The case has memorable aspects.  

Hillyer slept on St. Clair Court in Collinsville, in a tent behind Sminchak’s trailer.  

On April 23, 2012, Hillyer called police and reported a body on the property.  

A friend of Miller, Mark Reinacher, had reported him missing on April 15.  

When major David Roth and detective Mark Krug arrived, Sminchak and Hillyer pointed them to a tarp.  

Police interviewed Hillyer, after he signed a statement of his rights.  

“The video of the first interview shows defendant having difficulty signing the Miranda form,” Goldenhersh wrote.  

At trial, he said his hand was weak from two strokes.  

After another interview the next day, police arrested him.  

Two days after that, he told them he believed Sminchak strangled Miller.  

Hillyer said it happened March 29, and it concerned drugs and money.   

He said he heard yelling and a gasping or gurgling sound in the living room; he heard a thumping sound, like someone being hit.  

Hillyer said he went into the trailer about 15 minutes later and found Sminchak smoking a cigarette.  

He said he saw Miller on the floor, on his back.  

“The victim was purple, so defendant assumed he was dead,” Goldenhersh wrote.  

Hillyer told police that Sminchak got a long plastic bag and put it over Miller.  

He said Sminchak told him to grab the head and help him carry Miller out.  

“I couldn’t carry him,” Hillyer said. “I had no grip in my hand. I was shaking like a leaf.  

“I dropped my end. So he drug him the rest of the way out of there and threw him out like a piece of garbage.”  

Hillyer said Sminchak layered beer cans and clothes over Miller.  

He said he stayed in the trailer that night but couldn’t sleep because he feared Sminchak would kill him; Sminchak told him to forget what happened and everything would be okay.  

He said he asked to at least bury Miller, and Sminchak said not to worry about it. He said he didn’t say anything and he hoped someone would find the body.  
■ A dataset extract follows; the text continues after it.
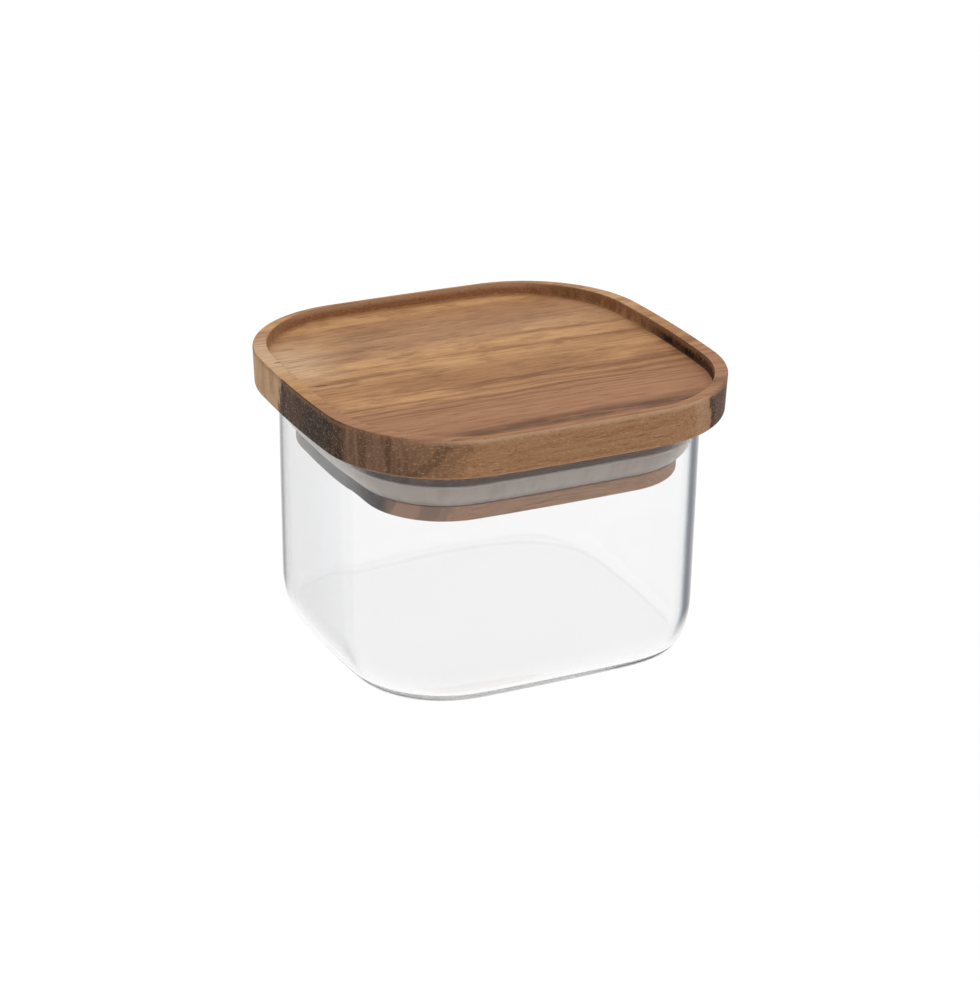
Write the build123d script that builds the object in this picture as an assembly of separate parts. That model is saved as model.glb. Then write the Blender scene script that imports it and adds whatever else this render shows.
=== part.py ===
from build123d import *
import math
import os

# Square glass storage jar with a press-in acacia lid and a silicone seal ring.
# Millimetres, +Z up. The origin is the middle of the jar's foot, on the surface it stands on.
# The grain of the lid runs along X, which is also its longer way.

# Plan: a soft square of bowed sides and round corners. The lid is the outermost outline, and the
# glass, the plug and the ring follow it at a steady distance inwards.
LID_LENGTH = 105.0
LID_WIDTH = 99.4
LID_CORNER = 31.3
LID_END_RADIUS = 350.0
LID_LONG_RADIUS = 855.0

# Glass jar, with a wall that leans in a little towards a tall soft heel
GLASS_INSET = 6.0
GLASS_HEIGHT = 60.9
WALL = 2.0
FLOOR = 1.9
WALL_LEAN = 0.35
HEEL_INWARD = 4.35
HEEL_RISE = 12.2
INNER_HEEL = 2.7
RIM_ROUND = 0.7

# Lid board, which lies on the rim of the glass
BOARD = 10.1
BOARD_DRAFT = 0.35
TOP_ROUND = 0.5
UNDER_ROUND = 1.1

# Shallow tray cut in the top of the board. It is nearly square, so its rim is wider at the two ends.
TRAY_LENGTH = 97.4
TRAY_WIDTH = 96.2
TRAY_CORNER = 29.0
TRAY_END_RADIUS = 300.0
TRAY_LONG_RADIUS = 900.0
TRAY_DEPTH = 3.2
TRAY_COVE = 0.6
TRAY_EDGE = 0.3

# Plug under the board, cut from the same blank, with a groove round it for the ring
PLUG_INSET = 11.6
PLUG_DEPTH = 15.0
PLUG_EDGE_ROUND = 1.1
LOWER_LAND = 4.0
GROOVE_HEIGHT = 4.0
GROOVE_DEPTH = 2.4

# Seal ring: a flat band in the groove, and a lip that flares out and up to the glass
RING_END_GAP = 0.3
LIP_ROOT = 1.5
LIP_TIP = 0.8
LIP_RISE = 6.0
LIP_BOW = 0.75
LIP_CLEARANCE = 0.25

# How far in from its outline each swept border reaches, before a plain slab fills the middle
BORDER = 14.0

# Straight facets that stand for a curve in a section: on large bends, on small ones, and on tiny
# ones and the faces of the ring's lip
LARGE_BEND = 4
SMALL_BEND = 3
TINY_BEND = 2

RIM_Z = GLASS_HEIGHT
TOP_Z = RIM_Z + BOARD
TRAY_Z = TOP_Z - TRAY_DEPTH
PLUG_Z = RIM_Z - PLUG_DEPTH
GROOVE_Z = PLUG_Z + LOWER_LAND


def soft_square(length, width, corner, end_side, long_side, inset):
    """Flat outline of four bowed sides and round corners, drawn in by a steady inset.

    Each side is an arc about a far centre behind the middle, and each corner is an arc that runs
    into both its sides. The centres stay put as the inset grows, so the outlines are parallel.
    """
    end_back = end_side - length / 2
    long_back = long_side - width / 2
    apart = math.hypot(end_back, long_back)
    to_end = end_side - corner
    to_long = long_side - corner
    foot = (to_end ** 2 - to_long ** 2 + apart ** 2) / (2 * apart)
    rise = math.sqrt(to_end ** 2 - foot ** 2)
    knuckle_x = (end_back * foot + long_back * rise) / apart - end_back
    knuckle_y = (end_back * rise - long_back * foot) / apart
    end_half = math.degrees(math.atan2(knuckle_y, knuckle_x + end_back))
    long_half = math.degrees(math.atan2(knuckle_x, knuckle_y + long_back))
    corner_turn = 90 - end_half - long_half
    quarters = [
        (0, (-end_back, 0), end_side, end_half, (knuckle_x, knuckle_y)),
        (90, (0, -long_back), long_side, long_half, (-knuckle_x, knuckle_y)),
        (180, (end_back, 0), end_side, end_half, (-knuckle_x, -knuckle_y)),
        (270, (0, long_back), long_side, long_half, (knuckle_x, -knuckle_y)),
    ]
    arcs = []
    for facing, side_centre, side, half, knuckle in quarters:
        arcs.append(CenterArc(side_centre, side - inset, facing - half, 2 * half))
        arcs.append(CenterArc(knuckle, corner - inset, facing + half, corner_turn))
    return make_face(arcs)


def lid_plan(inset):
    """The lid's outline, or one that runs parallel inside it."""
    return soft_square(LID_LENGTH, LID_WIDTH, LID_CORNER, LID_END_RADIUS, LID_LONG_RADIUS, inset)


def tray_plan(inset):
    """The tray's outline at the top of its wall, or one that runs parallel inside it."""
    return soft_square(
        TRAY_LENGTH, TRAY_WIDTH, TRAY_CORNER, TRAY_END_RADIUS, TRAY_LONG_RADIUS, inset,
    )


def bend(centre, across, up, start, turn, facets):
    """Points of a section along a round or oval bend, from one angle through a turn."""
    angles = [math.radians(start + turn * step / facets) for step in range(facets + 1)]
    return [(centre[0] + across * math.cos(a), centre[1] + up * math.sin(a)) for a in angles]


def bowed(start, end, bow, facets):
    """Points of a section from start to end, on a shallow curve that bows to the right."""
    run = end[0] - start[0]
    rise = end[1] - start[1]
    length = math.hypot(run, rise)
    points = []
    for step in range(facets + 1):
        share = step / facets
        out = 4 * bow * share * (1 - share) / length
        points.append((start[0] + share * run + out * rise, start[1] + share * rise - out * run))
    return points


def run_round(plan, inset, section):
    """Carry a section once round an outline, as a closed border with an open middle.

    The section is a list of points, each the distance outward from the outline and the height.
    """
    path = plan(inset).faces()[0].outer_wire()
    along = path % 0
    across = Plane(origin=path @ 0, x_dir=along.cross(Vector(0, 0, 1)), z_dir=-along)
    return sweep(across * make_face(Polyline(*section, close=True)), path=path)


def filled(plan, inset, section, low, high):
    """The same border, with its open middle filled by a plain slab from low to high."""
    slab = extrude(plan(inset + BORDER), high - low)
    return run_round(plan, inset, section) + Pos(0, 0, low) * slab


def glass_jar():
    """Floor, tall soft heel, wall and fire-rounded rim, with one even cavity."""
    wall_foot = -WALL - WALL_LEAN
    rim_low = RIM_Z - RIM_ROUND
    heel = bend((-HEEL_INWARD, HEEL_RISE), HEEL_INWARD - WALL_LEAN, HEEL_RISE, 270, 90, LARGE_BEND)
    outer_rim = bend((-RIM_ROUND, rim_low), RIM_ROUND, RIM_ROUND, 0, 90, SMALL_BEND)
    inner_rim = bend((RIM_ROUND - WALL, rim_low), RIM_ROUND, RIM_ROUND, 90, 90, SMALL_BEND)
    hollow_middle = (wall_foot - INNER_HEEL, HEEL_RISE)
    hollow = bend(hollow_middle, INNER_HEEL, HEEL_RISE - FLOOR, 0, -90, LARGE_BEND)
    section = [(-BORDER, 0), *heel, *outer_rim, *inner_rim, *hollow, (-BORDER, FLOOR)]
    return filled(lid_plan, GLASS_INSET, section, 0, FLOOR)


def board():
    """Slab with sides that lean in a little towards the underside, and both edges rounded."""
    under_x = -BOARD_DRAFT - UNDER_ROUND
    under = bend((under_x, RIM_Z + UNDER_ROUND), UNDER_ROUND, UNDER_ROUND, 270, 90, SMALL_BEND)
    top = bend((-TOP_ROUND, TOP_Z - TOP_ROUND), TOP_ROUND, TOP_ROUND, 0, 90, TINY_BEND)
    section = [(-BORDER, RIM_Z), *under, *top, (-BORDER, TOP_Z)]
    return filled(lid_plan, 0, section, RIM_Z, TOP_Z)


def tray():
    """The hollow of the tray: a flat floor, a small cove, an upright wall and an eased edge."""
    above = TOP_Z + TRAY_DEPTH
    cove = bend((-TRAY_COVE, TRAY_Z + TRAY_COVE), TRAY_COVE, TRAY_COVE, 270, 90, SMALL_BEND)
    edge = [(0, TOP_Z - TRAY_EDGE), (TRAY_EDGE, TOP_Z), (TRAY_EDGE, above)]
    section = [(-BORDER, TRAY_Z), *cove, *edge, (-BORDER, above)]
    return filled(tray_plan, 0, section, TRAY_Z, above)


def plug():
    """Plug with one groove cut square all round, and a rounded lower edge."""
    groove_top = GROOVE_Z + GROOVE_HEIGHT
    edge_z = PLUG_Z + PLUG_EDGE_ROUND
    edge = bend((-PLUG_EDGE_ROUND, edge_z), PLUG_EDGE_ROUND, PLUG_EDGE_ROUND, 270, 90, SMALL_BEND)
    groove = [(0, GROOVE_Z), (-GROOVE_DEPTH, GROOVE_Z), (-GROOVE_DEPTH, groove_top), (0, groove_top)]
    section = [(-BORDER, PLUG_Z), *edge, *groove, (0, RIM_Z), (-BORDER, RIM_Z)]
    return filled(lid_plan, PLUG_INSET, section, PLUG_Z, RIM_Z)


def wooden_lid():
    """Board, tray and grooved plug, all cut from one blank."""
    return board() + plug() - tray()


def seal_ring():
    """Band and lip in one closed ring. The lip stands bent up, as it is inside the jar."""
    band_low = GROOVE_Z + RING_END_GAP
    band_high = GROOVE_Z + GROOVE_HEIGHT - RING_END_GAP
    reach = PLUG_INSET - GLASS_INSET - WALL - LIP_CLEARANCE
    tip_round = LIP_TIP / 2
    tip_z = band_low + LIP_RISE - tip_round
    outer = bowed((0, band_low), (reach, tip_z), LIP_BOW, TINY_BEND)
    tip = bend((reach - tip_round, tip_z), tip_round, tip_round, 0, 180, TINY_BEND)
    inner = bowed((reach - LIP_TIP, tip_z), (0, band_low + LIP_ROOT), -LIP_BOW, TINY_BEND)
    back = [(0, band_high), (-GROOVE_DEPTH, band_high), (-GROOVE_DEPTH, band_low)]
    section = [*outer, *tip[1:-1], *inner, *back]
    return run_round(lid_plan, PLUG_INSET, section)


PIECES = {
    "glass_jar": glass_jar,
    "wooden_lid": wooden_lid,
    "seal_ring": seal_ring,
}

os.makedirs("parts", exist_ok=True)
for name, make in PIECES.items():
    export_step(make(), f"parts/{name}.step")
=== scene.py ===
import math
import bpy
from mathutils import Matrix, Vector


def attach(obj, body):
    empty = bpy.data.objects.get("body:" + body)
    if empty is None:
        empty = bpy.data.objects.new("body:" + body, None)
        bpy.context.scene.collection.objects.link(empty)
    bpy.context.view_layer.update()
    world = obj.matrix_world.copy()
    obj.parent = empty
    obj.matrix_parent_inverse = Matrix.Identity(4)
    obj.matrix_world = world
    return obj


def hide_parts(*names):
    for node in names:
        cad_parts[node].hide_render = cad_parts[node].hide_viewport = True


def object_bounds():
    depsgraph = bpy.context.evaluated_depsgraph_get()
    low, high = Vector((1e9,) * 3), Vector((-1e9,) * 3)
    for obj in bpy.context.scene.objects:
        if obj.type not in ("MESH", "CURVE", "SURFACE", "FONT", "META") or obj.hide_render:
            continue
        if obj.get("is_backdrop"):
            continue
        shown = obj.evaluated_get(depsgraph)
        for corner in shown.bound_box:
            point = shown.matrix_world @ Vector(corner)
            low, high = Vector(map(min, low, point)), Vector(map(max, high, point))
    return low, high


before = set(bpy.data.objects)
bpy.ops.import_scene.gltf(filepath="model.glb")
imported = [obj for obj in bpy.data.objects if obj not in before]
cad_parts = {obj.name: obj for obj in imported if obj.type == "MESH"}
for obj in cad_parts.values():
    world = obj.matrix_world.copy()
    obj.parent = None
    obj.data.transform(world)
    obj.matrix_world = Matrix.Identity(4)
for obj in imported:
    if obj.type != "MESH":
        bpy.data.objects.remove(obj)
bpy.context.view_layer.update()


# The glass jar
# Blown in one piece of clear glass, with a soft square plan, a fire-polished rim and a tall soft heel.
# Its foot is scuffed dull from standing. Its wall is never quite even, so what is behind it wavers.

# The plan of the whole jar is the lid's, and the glass follows it at a steady distance inside
lid_length = 0.105
lid_width = 0.0994
lid_corner = 0.0313
lid_end_radius = 0.35
lid_long_radius = 0.855
side_steps = 28
corner_steps = 36
crease_angle = math.radians(38)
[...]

He said he knew he’d be in trouble for not saying something, but he also knew he’d be in trouble with Sminchak if he did say something.  

Sminchak was “the kind of person that would kill my kids, and then he’d probably sit down and eat a meal,” he said.  

He said he hadn’t seen Sminchak since April 8, and didn’t know his whereabouts.  

Kelly charged him with concealment on April 27.  

Hillyer pleaded not guilty on May 11, before Associate Judge Julie Katz.  

Chief judge John Baricevic assigned himself to the case on May 16, and after months without action he set trial on March 25, 2013.  

In March he postponed it to April, and in April he postponed it to May.  

On April 30, six days before trial, he assigned it to Cruse.  

Trial didn’t amount to much, beyond Hillyer’s interviews.  

Assistant state’s attorney Laura Reppert asked for a jury instruction on accountability, and Cruse granted it.  

Jurors convicted Hillyer, and Cruse imposed 30 months of probation.  

The appeal took longer than that, but it succeeded.  

“The only question in the instant case is whether defendant shared in the criminal intent of the principal,” Goldenhersh wrote.   

“We point out that consent to the commission of the crime, or mere knowledge of it, is insufficient to establish aiding and abetting.  

“In order to withdraw from a crime, a defendant must not merely withdraw, but also effectively communicate his intent to withdraw.”  

He wrote that evidence against Hillyer was far from overwhelming.  

Justices Eugene Schwarm and Thomas Welch concurred.  

They rejected an argument that Collinsville police abused Hillyer’s rights, ruling that the new jury could watch the interviews.  

Appellate defender Johannah Weber represented Hillyer at the Fifth District, and appellate prosecutor Stephen Norris represented the state.